* [YOUR TASK] Repeat the material exactly, every line of it.

* [WORKING DATA]
....................

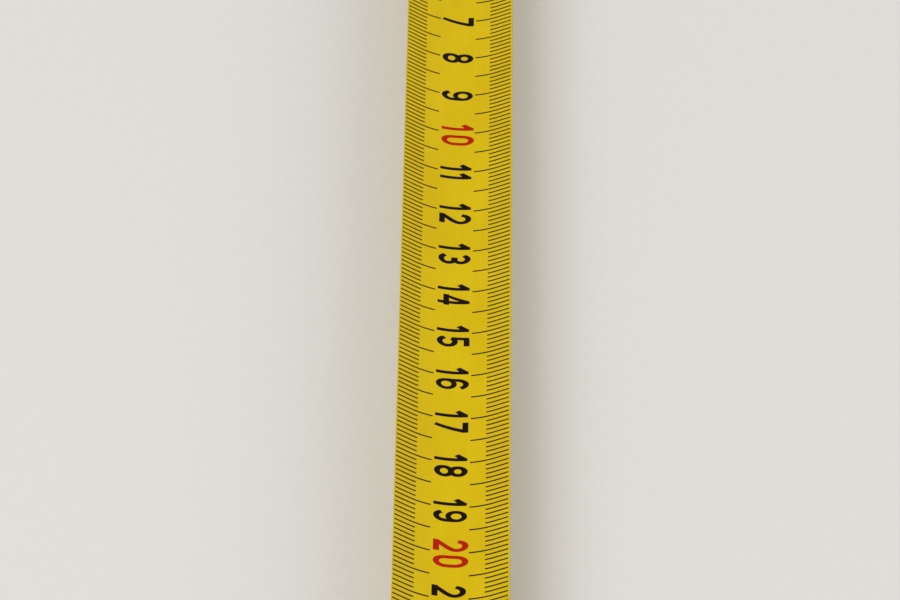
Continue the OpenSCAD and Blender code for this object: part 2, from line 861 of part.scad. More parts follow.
// Side profile of the clip in y and z: pad, bow and flared lower end.
module clip_profile() {
    pad_top = clip_pad_z + clip_pad_half;
    pad_low = clip_pad_z - clip_pad_half;
    pinch_z = clip_low + 9;
    pinch_y = body_half + 0.8;
    polygon([
        [clip_face, pad_top],
        [clip_face, pad_low],
        [clip_out - 0.6, pad_low - 3],
        [clip_out, pad_low - 5],
        [clip_out, pinch_z + 8],
        [pinch_y, pinch_z],
        [pinch_y + 3, clip_low],
        [pinch_y + 3 + clip_t, clip_low],
        [pinch_y + clip_t + 0.2, pinch_z],
        [clip_out + clip_t, pinch_z + 8],
        [clip_out + clip_t, pad_low - 4.6],
        [clip_out + clip_t - 0.6, pad_low - 2.2],
        [clip_face + clip_t, pad_low + 0.5],
        [clip_face + clip_t, pad_top]
    ]);
}

module belt_clip() {
    color("lightgray") difference() {
        translate([clip_x - clip_w / 2, 0, 0]) rotate([90, 0, 90]) linear_extrude(clip_w) clip_profile();
        y_cylinder([clip_x, clip_pad_z], clip_screw_r + seat_gap, 0, clip_out + 5);
        for (side = [-1, 1]) translate([clip_x + side * clip_w / 2, clip_out, clip_low])
            rotate([0, 45, 0]) cube([5, 20, 5], center = true);
    }
}

module clip_screw() {
    head_low = clip_face + clip_t;
    head_h = 1.5;
    color("silver") difference() {
        union() {
            y_cylinder([clip_x, clip_pad_z], clip_screw_r, cavity_half + 0.4, head_low + 0.5);
            y_cylinder([clip_x, clip_pad_z], 2.9, head_low, head_low + head_h);
        }
        for (a = [0, 90]) translate([clip_x, head_low + head_h, clip_pad_z]) rotate([0, a, 0])
            cube([0.7, 2, 3.2], center = true);
    }
}

// Brass insert moulded into the left half for the clip's screw.
module clip_insert() {
    color("goldenrod") difference() {
        y_cylinder([clip_x, clip_pad_z], insert_r, cavity_half + 0.2, clip_face);
        y_cylinder([clip_x, clip_pad_z], clip_screw_r + run_gap, cavity_half, clip_face + 1);
    }
}

case_left();
case_right();
grip_left();
grip_right();
case_screws();
centre_post();
spool_drum();
spool_cover();
spool_washers();
return_spring();
blade_coil();
blade();
end_hook();
hook_rivets();
lock_button();
lock_shoe();
blade_guide();
hook_bumper();
belt_clip();
clip_screw();
clip_insert();
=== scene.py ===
"""Looks of the pocket tape measure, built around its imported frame.

The case, its rubber, the thumb lock, the end hook, the belt clip and the printed blade are
modelled here. The spool, the springs and the other inner parts keep their solids and get a finish.
Sizes in the dataclasses are in millimetres where no comment says otherwise. Finished meshes are
in metres.
"""

import json
import logging
import math
from collections.abc import Iterable, Sequence
from dataclasses import dataclass, field
from enum import Enum

import bmesh
import bpy
from mathutils import Matrix, Vector


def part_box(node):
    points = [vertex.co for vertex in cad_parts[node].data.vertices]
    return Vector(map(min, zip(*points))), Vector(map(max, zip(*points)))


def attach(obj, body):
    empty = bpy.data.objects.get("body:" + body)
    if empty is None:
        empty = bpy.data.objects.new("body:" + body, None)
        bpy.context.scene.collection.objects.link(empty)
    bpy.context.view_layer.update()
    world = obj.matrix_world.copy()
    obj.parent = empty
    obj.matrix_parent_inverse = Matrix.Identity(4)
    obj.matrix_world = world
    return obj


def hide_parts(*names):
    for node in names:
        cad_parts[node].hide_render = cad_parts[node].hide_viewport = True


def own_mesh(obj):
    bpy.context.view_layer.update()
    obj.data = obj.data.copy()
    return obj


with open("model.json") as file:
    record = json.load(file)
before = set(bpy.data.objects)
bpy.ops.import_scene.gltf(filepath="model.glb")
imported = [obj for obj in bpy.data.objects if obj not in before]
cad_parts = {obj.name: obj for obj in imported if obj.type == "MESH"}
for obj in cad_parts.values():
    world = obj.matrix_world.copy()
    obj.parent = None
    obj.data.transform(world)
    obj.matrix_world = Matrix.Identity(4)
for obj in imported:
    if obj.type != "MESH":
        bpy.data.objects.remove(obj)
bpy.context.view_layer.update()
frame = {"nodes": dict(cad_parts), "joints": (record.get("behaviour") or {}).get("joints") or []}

MM = 0.001
MERGE = 1e-7  # vertices closer than this many metres are one
PAST = 1.0  # millimetres by which a cutter reaches past what it cuts
HAIR = 0.01  # keeps a rounding just short of half the width that it rounds
RIM_STEPS = 8  # segments of the case's rounded side edges
FINE = 40  # degrees between faces from which a small part's edge stays sharp
LOG = logging.getLogger("tape_measure")

Point = tuple[float, float]
Corner = tuple[float, float, float]
Box = tuple[Corner, Corner]


class Body(Enum):
    """Bodies of the frame that pieces ride on."""

    CASE = "case"
    BLADE_END = "blade_end"
    HOOK = "hook"
    LOCK = "lock"


class Carve(Enum):
    """Ways to combine two solids."""

    CUT = "DIFFERENCE"
    JOIN = "UNION"
    KEEP = "INTERSECT"


class Side(Enum):
    """Halves of the case, with the sign of their Y."""

    LEFT = 1
    RIGHT = -1


# ---------------------------------------------------------------- mesh work


def place(bm: bmesh.types.BMesh, matrix: Matrix, verts: Iterable | None = None) -> None:
    """Moves vertices by a matrix.

    Args:
        bm: Mesh to change.
        matrix: The move, in the mesh's own unit.
        verts: Vertices to move, or None for all.
    """
    bmesh.ops.transform(bm, matrix=matrix, verts=list(verts if verts is not None else bm.verts))


def everything(bm: bmesh.types.BMesh) -> list:
    """Gives all vertices, edges and faces of a mesh."""
    return [*bm.verts, *bm.edges, *bm.faces]


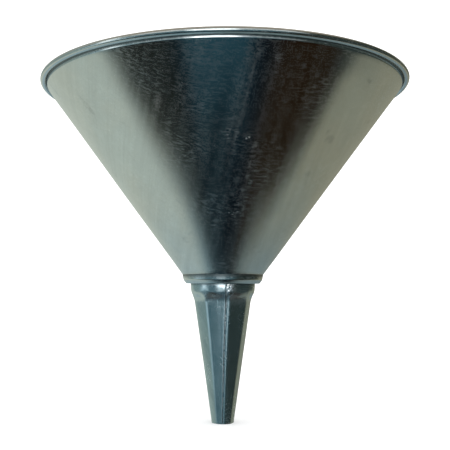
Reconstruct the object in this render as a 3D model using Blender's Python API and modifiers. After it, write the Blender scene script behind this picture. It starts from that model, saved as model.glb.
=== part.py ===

....................

* [OUTPUT FOR THIS EXERCISE]
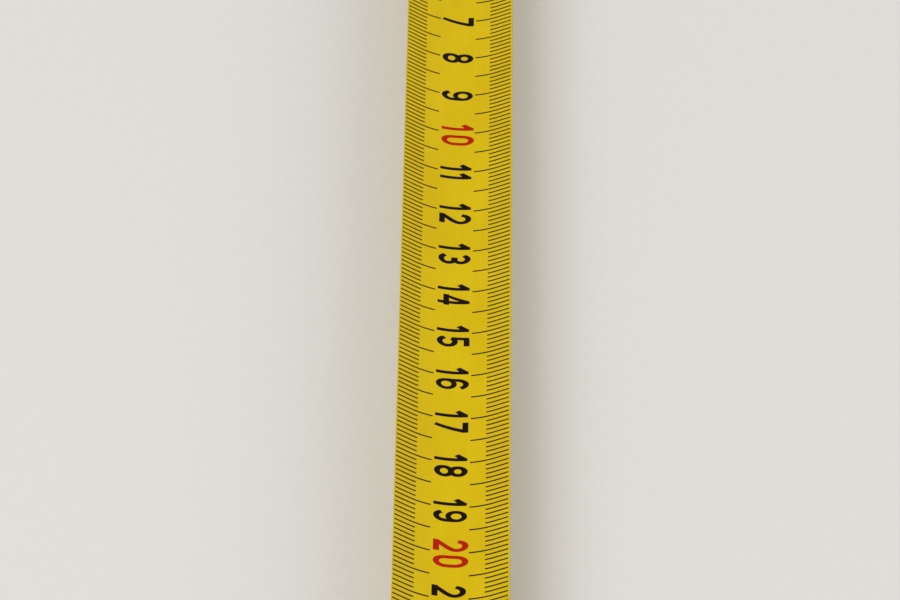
Continue the OpenSCAD and Blender code for this object: part 2, from line 861 of part.scad. More parts follow.
// Side profile of the clip in y and z: pad, bow and flared lower end.
module clip_profile() {
    pad_top = clip_pad_z + clip_pad_half;
    pad_low = clip_pad_z - clip_pad_half;
    pinch_z = clip_low + 9;
    pinch_y = body_half + 0.8;
    polygon([
        [clip_face, pad_top],
        [clip_face, pad_low],
        [clip_out - 0.6, pad_low - 3],
        [clip_out, pad_low - 5],
        [clip_out, pinch_z + 8],
        [pinch_y, pinch_z],
        [pinch_y + 3, clip_low],
        [pinch_y + 3 + clip_t, clip_low],
        [pinch_y + clip_t + 0.2, pinch_z],
        [clip_out + clip_t, pinch_z + 8],
        [clip_out + clip_t, pad_low - 4.6],
        [clip_out + clip_t - 0.6, pad_low - 2.2],
        [clip_face + clip_t, pad_low + 0.5],
        [clip_face + clip_t, pad_top]
    ]);
}

module belt_clip() {
    color("lightgray") difference() {
        translate([clip_x - clip_w / 2, 0, 0]) rotate([90, 0, 90]) linear_extrude(clip_w) clip_profile();
        y_cylinder([clip_x, clip_pad_z], clip_screw_r + seat_gap, 0, clip_out + 5);
        for (side = [-1, 1]) translate([clip_x + side * clip_w / 2, clip_out, clip_low])
            rotate([0, 45, 0]) cube([5, 20, 5], center = true);
    }
}

module clip_screw() {
    head_low = clip_face + clip_t;
    head_h = 1.5;
    color("silver") difference() {
        union() {
            y_cylinder([clip_x, clip_pad_z], clip_screw_r, cavity_half + 0.4, head_low + 0.5);
            y_cylinder([clip_x, clip_pad_z], 2.9, head_low, head_low + head_h);
        }
        for (a = [0, 90]) translate([clip_x, head_low + head_h, clip_pad_z]) rotate([0, a, 0])
            cube([0.7, 2, 3.2], center = true);
    }
}

// Brass insert moulded into the left half for the clip's screw.
module clip_insert() {
    color("goldenrod") difference() {
        y_cylinder([clip_x, clip_pad_z], insert_r, cavity_half + 0.2, clip_face);
        y_cylinder([clip_x, clip_pad_z], clip_screw_r + run_gap, cavity_half, clip_face + 1);
    }
}

case_left();
case_right();
grip_left();
grip_right();
case_screws();
centre_post();
spool_drum();
spool_cover();
spool_washers();
return_spring();
blade_coil();
blade();
end_hook();
hook_rivets();
lock_button();
lock_shoe();
blade_guide();
hook_bumper();
belt_clip();
clip_screw();
clip_insert();
=== scene.py ===
"""Looks of the pocket tape measure, built around its imported frame.

The case, its rubber, the thumb lock, the end hook, the belt clip and the printed blade are
modelled here. The spool, the springs and the other inner parts keep their solids and get a finish.
Sizes in the dataclasses are in millimetres where no comment says otherwise. Finished meshes are
in metres.
"""

import json
import logging
import math
from collections.abc import Iterable, Sequence
from dataclasses import dataclass, field
from enum import Enum

import bmesh
import bpy
from mathutils import Matrix, Vector


def part_box(node):
    points = [vertex.co for vertex in cad_parts[node].data.vertices]
    return Vector(map(min, zip(*points))), Vector(map(max, zip(*points)))


def attach(obj, body):
    empty = bpy.data.objects.get("body:" + body)
    if empty is None:
        empty = bpy.data.objects.new("body:" + body, None)
        bpy.context.scene.collection.objects.link(empty)
    bpy.context.view_layer.update()
    world = obj.matrix_world.copy()
    obj.parent = empty
    obj.matrix_parent_inverse = Matrix.Identity(4)
    obj.matrix_world = world
    return obj


def hide_parts(*names):
    for node in names:
        cad_parts[node].hide_render = cad_parts[node].hide_viewport = True


def own_mesh(obj):
    bpy.context.view_layer.update()
    obj.data = obj.data.copy()
    return obj


with open("model.json") as file:
    record = json.load(file)
before = set(bpy.data.objects)
bpy.ops.import_scene.gltf(filepath="model.glb")
imported = [obj for obj in bpy.data.objects if obj not in before]
cad_parts = {obj.name: obj for obj in imported if obj.type == "MESH"}
for obj in cad_parts.values():
    world = obj.matrix_world.copy()
    obj.parent = None
    obj.data.transform(world)
    obj.matrix_world = Matrix.Identity(4)
for obj in imported:
    if obj.type != "MESH":
        bpy.data.objects.remove(obj)
bpy.context.view_layer.update()
frame = {"nodes": dict(cad_parts), "joints": (record.get("behaviour") or {}).get("joints") or []}

MM = 0.001
MERGE = 1e-7  # vertices closer than this many metres are one
PAST = 1.0  # millimetres by which a cutter reaches past what it cuts
HAIR = 0.01  # keeps a rounding just short of half the width that it rounds
RIM_STEPS = 8  # segments of the case's rounded side edges
FINE = 40  # degrees between faces from which a small part's edge stays sharp
LOG = logging.getLogger("tape_measure")

Point = tuple[float, float]
Corner = tuple[float, float, float]
Box = tuple[Corner, Corner]


class Body(Enum):
    """Bodies of the frame that pieces ride on."""

    CASE = "case"
    BLADE_END = "blade_end"
    HOOK = "hook"
    LOCK = "lock"


class Carve(Enum):
    """Ways to combine two solids."""

    CUT = "DIFFERENCE"
    JOIN = "UNION"
    KEEP = "INTERSECT"


class Side(Enum):
    """Halves of the case, with the sign of their Y."""

    LEFT = 1
    RIGHT = -1


# ---------------------------------------------------------------- mesh work


def place(bm: bmesh.types.BMesh, matrix: Matrix, verts: Iterable | None = None) -> None:
    """Moves vertices by a matrix.

    Args:
        bm: Mesh to change.
        matrix: The move, in the mesh's own unit.
        verts: Vertices to move, or None for all.
    """
    bmesh.ops.transform(bm, matrix=matrix, verts=list(verts if verts is not None else bm.verts))


def everything(bm: bmesh.types.BMesh) -> list:
    """Gives all vertices, edges and faces of a mesh."""
    return [*bm.verts, *bm.edges, *bm.faces]


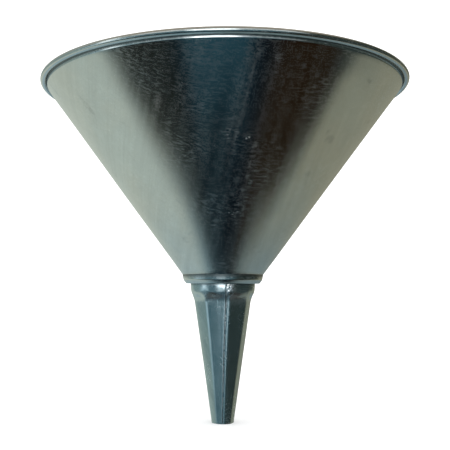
Reconstruct the object in this render as a 3D model using Blender's Python API and modifiers. After it, write the Blender scene script behind this picture. It starts from that model, saved as model.glb.
=== part.py ===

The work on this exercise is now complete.